*Supplied information*:
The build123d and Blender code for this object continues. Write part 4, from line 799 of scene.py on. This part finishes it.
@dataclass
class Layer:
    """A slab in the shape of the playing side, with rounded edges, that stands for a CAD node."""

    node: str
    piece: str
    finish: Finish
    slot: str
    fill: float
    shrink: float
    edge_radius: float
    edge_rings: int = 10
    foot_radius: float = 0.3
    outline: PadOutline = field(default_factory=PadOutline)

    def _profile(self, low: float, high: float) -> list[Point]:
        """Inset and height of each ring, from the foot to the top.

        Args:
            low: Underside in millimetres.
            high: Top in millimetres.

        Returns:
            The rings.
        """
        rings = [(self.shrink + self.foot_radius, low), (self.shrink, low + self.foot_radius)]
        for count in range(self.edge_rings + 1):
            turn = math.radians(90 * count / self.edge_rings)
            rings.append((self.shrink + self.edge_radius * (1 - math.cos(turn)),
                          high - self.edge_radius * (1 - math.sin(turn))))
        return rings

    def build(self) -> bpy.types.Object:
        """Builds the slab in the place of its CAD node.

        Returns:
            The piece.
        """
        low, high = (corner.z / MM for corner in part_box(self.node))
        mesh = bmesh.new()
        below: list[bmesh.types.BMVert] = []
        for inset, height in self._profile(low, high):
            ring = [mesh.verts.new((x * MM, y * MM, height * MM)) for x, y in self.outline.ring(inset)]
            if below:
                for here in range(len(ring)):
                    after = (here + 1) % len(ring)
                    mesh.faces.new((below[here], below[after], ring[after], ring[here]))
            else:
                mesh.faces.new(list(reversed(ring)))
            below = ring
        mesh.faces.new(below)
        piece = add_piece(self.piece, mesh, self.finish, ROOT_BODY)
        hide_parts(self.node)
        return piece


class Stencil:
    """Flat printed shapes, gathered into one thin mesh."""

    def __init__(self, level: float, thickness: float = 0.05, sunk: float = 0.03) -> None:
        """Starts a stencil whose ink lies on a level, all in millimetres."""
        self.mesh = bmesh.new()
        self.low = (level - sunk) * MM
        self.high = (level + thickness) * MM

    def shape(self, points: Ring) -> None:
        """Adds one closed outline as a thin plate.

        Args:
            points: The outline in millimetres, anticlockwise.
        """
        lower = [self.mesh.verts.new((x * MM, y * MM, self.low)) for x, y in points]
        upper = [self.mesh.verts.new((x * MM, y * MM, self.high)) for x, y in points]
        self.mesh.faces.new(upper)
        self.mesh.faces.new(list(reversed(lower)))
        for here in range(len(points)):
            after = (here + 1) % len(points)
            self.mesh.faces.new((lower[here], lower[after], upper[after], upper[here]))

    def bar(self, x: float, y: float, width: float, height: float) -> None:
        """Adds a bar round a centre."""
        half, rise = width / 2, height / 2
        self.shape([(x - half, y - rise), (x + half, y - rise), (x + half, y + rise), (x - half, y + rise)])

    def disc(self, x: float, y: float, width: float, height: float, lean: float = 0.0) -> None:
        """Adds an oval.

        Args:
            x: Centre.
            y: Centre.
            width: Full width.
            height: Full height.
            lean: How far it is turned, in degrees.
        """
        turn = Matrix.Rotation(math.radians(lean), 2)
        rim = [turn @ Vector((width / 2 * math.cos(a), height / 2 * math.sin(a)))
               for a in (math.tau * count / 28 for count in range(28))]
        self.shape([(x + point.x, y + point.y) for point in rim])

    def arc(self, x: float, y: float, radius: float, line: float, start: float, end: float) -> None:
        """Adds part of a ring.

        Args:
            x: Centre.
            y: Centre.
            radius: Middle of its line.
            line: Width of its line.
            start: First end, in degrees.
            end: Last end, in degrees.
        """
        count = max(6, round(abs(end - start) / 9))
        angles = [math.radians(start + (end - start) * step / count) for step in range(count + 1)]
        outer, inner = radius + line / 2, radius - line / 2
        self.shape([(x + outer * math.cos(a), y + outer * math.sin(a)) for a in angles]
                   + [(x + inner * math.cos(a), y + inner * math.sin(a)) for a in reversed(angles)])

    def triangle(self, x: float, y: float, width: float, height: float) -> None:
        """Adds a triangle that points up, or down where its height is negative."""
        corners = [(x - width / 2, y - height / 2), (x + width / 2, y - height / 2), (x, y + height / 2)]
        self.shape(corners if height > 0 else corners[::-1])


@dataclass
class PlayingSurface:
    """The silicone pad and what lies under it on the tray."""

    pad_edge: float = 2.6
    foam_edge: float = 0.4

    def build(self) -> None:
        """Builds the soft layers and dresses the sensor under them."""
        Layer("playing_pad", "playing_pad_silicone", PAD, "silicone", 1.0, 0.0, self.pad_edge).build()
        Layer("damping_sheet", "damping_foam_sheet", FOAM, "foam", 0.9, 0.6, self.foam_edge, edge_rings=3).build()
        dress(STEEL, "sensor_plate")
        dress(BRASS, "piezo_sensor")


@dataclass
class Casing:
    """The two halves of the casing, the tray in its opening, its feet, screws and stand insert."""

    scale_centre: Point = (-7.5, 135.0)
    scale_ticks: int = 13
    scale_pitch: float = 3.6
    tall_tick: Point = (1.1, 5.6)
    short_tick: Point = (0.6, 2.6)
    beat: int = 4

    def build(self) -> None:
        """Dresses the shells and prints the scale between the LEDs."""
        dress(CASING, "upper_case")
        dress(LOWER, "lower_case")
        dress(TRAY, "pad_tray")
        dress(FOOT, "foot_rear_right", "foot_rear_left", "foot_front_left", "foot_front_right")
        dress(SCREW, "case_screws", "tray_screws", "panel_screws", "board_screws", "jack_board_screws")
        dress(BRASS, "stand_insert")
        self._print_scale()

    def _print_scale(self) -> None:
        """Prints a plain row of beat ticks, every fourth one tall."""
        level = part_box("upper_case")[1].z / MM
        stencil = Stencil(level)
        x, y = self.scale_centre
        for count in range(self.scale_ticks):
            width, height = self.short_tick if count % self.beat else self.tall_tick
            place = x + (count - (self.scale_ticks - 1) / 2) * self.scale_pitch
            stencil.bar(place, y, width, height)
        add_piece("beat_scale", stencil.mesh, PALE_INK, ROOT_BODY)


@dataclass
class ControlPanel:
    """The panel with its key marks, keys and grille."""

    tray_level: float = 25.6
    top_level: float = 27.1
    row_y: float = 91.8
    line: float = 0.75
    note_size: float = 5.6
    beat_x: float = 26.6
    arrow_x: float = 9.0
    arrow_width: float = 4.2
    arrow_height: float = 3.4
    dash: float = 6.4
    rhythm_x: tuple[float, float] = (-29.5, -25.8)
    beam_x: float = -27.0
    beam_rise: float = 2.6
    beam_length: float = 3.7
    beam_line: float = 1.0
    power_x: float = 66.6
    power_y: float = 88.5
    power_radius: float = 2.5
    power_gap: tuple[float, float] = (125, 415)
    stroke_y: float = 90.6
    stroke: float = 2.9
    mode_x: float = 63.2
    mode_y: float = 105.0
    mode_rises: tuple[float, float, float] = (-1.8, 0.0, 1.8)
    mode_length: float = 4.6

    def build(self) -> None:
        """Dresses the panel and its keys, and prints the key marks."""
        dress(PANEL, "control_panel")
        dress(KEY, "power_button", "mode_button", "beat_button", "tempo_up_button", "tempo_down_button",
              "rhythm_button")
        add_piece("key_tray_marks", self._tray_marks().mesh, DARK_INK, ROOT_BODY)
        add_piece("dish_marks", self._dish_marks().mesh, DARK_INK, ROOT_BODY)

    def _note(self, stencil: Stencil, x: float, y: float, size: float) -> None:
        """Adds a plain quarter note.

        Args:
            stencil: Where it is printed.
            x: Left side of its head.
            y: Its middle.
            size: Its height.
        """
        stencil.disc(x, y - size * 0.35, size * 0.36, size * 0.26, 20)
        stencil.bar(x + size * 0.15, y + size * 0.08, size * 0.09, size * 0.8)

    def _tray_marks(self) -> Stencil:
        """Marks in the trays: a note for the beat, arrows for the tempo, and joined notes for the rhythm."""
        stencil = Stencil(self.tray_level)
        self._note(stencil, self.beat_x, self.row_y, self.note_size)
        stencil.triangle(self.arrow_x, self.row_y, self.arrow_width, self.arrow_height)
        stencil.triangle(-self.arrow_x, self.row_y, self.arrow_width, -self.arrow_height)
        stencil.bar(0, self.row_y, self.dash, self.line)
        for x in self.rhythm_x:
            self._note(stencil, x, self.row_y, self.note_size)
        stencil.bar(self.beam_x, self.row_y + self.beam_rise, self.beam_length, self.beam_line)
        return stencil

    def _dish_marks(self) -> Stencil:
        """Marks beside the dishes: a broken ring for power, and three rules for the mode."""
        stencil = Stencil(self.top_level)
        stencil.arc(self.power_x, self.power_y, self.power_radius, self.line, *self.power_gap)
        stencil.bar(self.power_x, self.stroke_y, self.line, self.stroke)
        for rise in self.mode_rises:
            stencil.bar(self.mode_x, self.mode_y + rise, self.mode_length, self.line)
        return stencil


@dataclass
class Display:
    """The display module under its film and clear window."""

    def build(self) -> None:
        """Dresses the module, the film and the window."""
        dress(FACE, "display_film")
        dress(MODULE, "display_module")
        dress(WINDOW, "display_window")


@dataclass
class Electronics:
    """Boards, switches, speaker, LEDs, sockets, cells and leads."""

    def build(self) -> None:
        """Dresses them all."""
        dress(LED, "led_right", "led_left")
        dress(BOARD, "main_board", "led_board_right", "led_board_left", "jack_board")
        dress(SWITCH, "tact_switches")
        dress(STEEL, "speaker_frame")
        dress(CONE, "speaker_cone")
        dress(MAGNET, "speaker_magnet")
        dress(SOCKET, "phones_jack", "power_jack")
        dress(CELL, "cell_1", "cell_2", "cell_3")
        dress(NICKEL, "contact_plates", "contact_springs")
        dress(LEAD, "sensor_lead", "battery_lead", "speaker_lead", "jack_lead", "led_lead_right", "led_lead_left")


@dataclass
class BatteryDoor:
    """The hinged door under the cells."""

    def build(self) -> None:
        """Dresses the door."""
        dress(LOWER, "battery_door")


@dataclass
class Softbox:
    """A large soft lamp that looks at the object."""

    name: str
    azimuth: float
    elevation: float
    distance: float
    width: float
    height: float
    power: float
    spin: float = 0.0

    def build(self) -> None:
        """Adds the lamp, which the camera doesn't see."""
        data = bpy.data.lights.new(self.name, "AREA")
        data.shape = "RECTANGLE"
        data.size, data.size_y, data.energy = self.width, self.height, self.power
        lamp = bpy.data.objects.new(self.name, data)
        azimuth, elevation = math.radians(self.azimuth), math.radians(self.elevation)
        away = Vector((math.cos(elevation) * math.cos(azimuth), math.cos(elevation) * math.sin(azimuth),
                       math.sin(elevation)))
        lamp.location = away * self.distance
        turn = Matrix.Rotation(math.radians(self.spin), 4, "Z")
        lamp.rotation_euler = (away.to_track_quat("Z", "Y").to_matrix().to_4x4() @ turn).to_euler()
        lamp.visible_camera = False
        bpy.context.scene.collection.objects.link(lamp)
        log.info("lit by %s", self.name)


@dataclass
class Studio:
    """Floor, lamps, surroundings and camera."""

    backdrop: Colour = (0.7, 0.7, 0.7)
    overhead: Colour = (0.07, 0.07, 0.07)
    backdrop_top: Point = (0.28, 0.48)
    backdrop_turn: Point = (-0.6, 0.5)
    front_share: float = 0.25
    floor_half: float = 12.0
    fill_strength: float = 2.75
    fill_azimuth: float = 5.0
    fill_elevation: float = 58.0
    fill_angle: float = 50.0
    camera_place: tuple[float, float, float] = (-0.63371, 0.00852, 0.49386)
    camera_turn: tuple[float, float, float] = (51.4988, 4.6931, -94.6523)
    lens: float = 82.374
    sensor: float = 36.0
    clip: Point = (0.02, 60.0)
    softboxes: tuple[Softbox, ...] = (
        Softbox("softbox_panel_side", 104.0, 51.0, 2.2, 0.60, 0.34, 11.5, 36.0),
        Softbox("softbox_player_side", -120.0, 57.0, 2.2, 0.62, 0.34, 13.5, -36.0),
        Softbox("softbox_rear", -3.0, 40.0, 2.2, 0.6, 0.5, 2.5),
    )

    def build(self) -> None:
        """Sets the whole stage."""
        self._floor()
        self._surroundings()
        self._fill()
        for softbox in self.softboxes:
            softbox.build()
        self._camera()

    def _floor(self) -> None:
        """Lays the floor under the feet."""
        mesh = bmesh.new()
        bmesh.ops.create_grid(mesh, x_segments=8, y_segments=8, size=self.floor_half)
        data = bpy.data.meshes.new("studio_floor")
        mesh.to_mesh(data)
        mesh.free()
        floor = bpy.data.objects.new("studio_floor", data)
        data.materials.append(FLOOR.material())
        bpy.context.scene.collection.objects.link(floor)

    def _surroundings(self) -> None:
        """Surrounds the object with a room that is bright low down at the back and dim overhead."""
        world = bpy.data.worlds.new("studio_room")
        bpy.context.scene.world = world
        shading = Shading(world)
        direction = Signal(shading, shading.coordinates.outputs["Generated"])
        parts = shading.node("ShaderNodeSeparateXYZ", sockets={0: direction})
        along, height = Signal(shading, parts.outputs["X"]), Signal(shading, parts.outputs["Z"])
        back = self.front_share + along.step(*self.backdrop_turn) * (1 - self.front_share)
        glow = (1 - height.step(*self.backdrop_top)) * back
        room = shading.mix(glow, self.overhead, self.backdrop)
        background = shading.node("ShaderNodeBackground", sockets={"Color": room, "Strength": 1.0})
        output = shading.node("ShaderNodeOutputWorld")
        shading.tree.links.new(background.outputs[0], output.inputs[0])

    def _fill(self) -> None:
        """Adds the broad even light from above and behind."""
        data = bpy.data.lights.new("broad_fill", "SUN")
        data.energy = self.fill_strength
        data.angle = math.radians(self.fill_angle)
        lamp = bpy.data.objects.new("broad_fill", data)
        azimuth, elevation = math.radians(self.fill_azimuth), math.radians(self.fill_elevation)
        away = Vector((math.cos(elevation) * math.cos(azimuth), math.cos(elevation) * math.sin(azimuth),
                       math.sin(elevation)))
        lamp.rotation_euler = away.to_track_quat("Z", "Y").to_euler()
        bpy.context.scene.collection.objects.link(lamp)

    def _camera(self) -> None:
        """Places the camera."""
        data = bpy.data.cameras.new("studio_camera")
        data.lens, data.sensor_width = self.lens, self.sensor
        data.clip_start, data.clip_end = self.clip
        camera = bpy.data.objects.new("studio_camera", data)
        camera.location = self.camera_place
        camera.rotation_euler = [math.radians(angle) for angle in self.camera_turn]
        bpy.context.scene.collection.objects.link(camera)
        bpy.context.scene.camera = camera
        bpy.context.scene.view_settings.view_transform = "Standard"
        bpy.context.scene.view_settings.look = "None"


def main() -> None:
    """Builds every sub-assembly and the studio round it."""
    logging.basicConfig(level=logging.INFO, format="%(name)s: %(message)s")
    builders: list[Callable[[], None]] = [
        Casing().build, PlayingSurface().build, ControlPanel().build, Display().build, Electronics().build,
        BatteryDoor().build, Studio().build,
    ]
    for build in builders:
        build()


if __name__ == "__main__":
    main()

*Work instructions*: From the top of the listing above, restate each line word for word up to and including the line with "outline: PadOutline = field(default_factory=PadOutline)"; add nothing else.

*Solution to the problem*:
The build123d and Blender code for this object continues. Write part 4, from line 799 of scene.py on. This part finishes it.
@dataclass
class Layer:
    """A slab in the shape of the playing side, with rounded edges, that stands for a CAD node."""

    node: str
    piece: str
    finish: Finish
    slot: str
    fill: float
    shrink: float
    edge_radius: float
    edge_rings: int = 10
    foot_radius: float = 0.3
    outline: PadOutline = field(default_factory=PadOutline)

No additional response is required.